Jeff Harman, owner of the Stevens Motel, which has sat on North Atherton Street since 1964, has seen fewer bookings as well, but understands the daily show of construction must go on.

“It definitely has had an impact,’ Harman says. ‘Progress is tough. I understand what we’re trying to accomplish with the road improvement and the infrastructure with the sewage, gas, and water. … I understand construction. I wish it could be more timely, but I trust they are doing the best they can. It’s frustrating, yeah.’

That’s because he’s seen a significant financial impact this year, he says.

‘Ironically, last year when they were digging right in front of my place and had my property blocked off, I did fine,’ Harman says.

‘I think the awareness of people staying off Atherton, perhaps, and the backups are affecting things. There’s no doubt I’ve heard from other businesses that it’s definitely affecting business here. This year, I can’t attribute it all to the Atherton Street project, but my business is down.’

Keriann Smith of the Sleep Inn. Photo by Darren Andrew Weimert.
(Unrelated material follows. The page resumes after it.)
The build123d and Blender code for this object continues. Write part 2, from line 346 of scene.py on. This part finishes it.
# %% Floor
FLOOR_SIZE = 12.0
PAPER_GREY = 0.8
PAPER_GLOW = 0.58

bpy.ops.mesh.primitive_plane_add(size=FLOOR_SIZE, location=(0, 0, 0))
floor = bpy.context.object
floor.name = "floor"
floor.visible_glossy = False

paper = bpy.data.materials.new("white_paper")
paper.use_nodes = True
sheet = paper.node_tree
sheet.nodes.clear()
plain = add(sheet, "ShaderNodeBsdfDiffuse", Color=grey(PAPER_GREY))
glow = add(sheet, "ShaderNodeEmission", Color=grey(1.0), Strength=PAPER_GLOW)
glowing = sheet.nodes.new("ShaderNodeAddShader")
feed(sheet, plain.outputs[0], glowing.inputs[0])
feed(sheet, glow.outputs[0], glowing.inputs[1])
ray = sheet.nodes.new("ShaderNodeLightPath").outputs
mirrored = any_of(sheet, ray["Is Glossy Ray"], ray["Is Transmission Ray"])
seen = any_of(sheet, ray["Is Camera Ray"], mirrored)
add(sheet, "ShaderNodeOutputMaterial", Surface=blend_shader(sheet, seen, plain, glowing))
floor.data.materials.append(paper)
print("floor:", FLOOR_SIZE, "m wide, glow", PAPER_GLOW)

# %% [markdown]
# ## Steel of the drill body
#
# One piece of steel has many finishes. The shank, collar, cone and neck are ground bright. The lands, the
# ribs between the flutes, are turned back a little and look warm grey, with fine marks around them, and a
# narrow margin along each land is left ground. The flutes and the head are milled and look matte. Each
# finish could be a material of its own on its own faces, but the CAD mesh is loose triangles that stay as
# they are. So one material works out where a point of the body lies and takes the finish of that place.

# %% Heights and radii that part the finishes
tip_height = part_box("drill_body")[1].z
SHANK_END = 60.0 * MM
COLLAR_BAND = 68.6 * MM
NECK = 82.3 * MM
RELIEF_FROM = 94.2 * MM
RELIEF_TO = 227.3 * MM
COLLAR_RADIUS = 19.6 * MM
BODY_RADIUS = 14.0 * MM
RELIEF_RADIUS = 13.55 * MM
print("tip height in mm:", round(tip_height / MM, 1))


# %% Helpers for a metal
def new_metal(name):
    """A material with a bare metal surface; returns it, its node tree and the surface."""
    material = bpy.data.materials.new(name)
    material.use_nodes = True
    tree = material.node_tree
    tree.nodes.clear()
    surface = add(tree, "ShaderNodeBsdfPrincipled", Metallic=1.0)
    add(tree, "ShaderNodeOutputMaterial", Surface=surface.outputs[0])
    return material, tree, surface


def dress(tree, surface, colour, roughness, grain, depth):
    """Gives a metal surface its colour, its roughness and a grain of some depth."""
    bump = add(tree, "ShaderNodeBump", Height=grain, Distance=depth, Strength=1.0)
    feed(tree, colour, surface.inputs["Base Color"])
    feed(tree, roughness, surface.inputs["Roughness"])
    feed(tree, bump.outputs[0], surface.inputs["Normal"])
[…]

The project’s workers, many of whom work for State College contractor Glenn O. Hawbaker Inc., attempt to be immune to criticism from drivers and merchants, but it’s not easy, according to Maney.

‘Oh, yeah, you can stand out there for less than five minutes and it doesn’t matter who you are. If you have a hardhat and vest on, you’ll either get a verbal or you’ll be able to see a visual dissatisfaction from the public … that’s for sure,’ he says.

‘But the workers out there are more interested in listening to the back-up alarms and making sure that they’re out of the way [of danger]. You have workers out there who start at 7 in the morning and they work out there till 7, 8, 9 o’clock at night. Sometimes I feel for them out there; they’re not in air conditioning, they’re out in the heat.

‘I can understand 100 percent it’s frustrating when you get stuck in traffic; that’s the last thing you want to do after you worked all day or you want to get somewhere. But we do what we have to do.’

As will Aziz, the Uni-Mart owner who might have to go through this again when construction moves to South Atherton, where he owns another convenience store.

‘I don’t know what I’m gonna do, but we’ll do the best we can,’ he says.

What business owners and motorists can do is believe there is a final chapter to this construction novel and turn the page accordingly.

‘Anybody who travels through there on a regular basis is frustrated,’ PennDOT’s Fannin says. ‘What we have been trying to impart to folks as we go through the project is there are a lot of facets going on with the project that people don’t necessarily see all the time.

‘The stuff that’s underneath that for the most part is not seen but is still restricting traffic, that’s a little bit harder for our customers to understand. They’re doing that kind of utility work that has a real direct, real specific impact on the quality of life for residents (and businesses).’

 

Jim Carlson is a freelance writer living – and driving – in State College.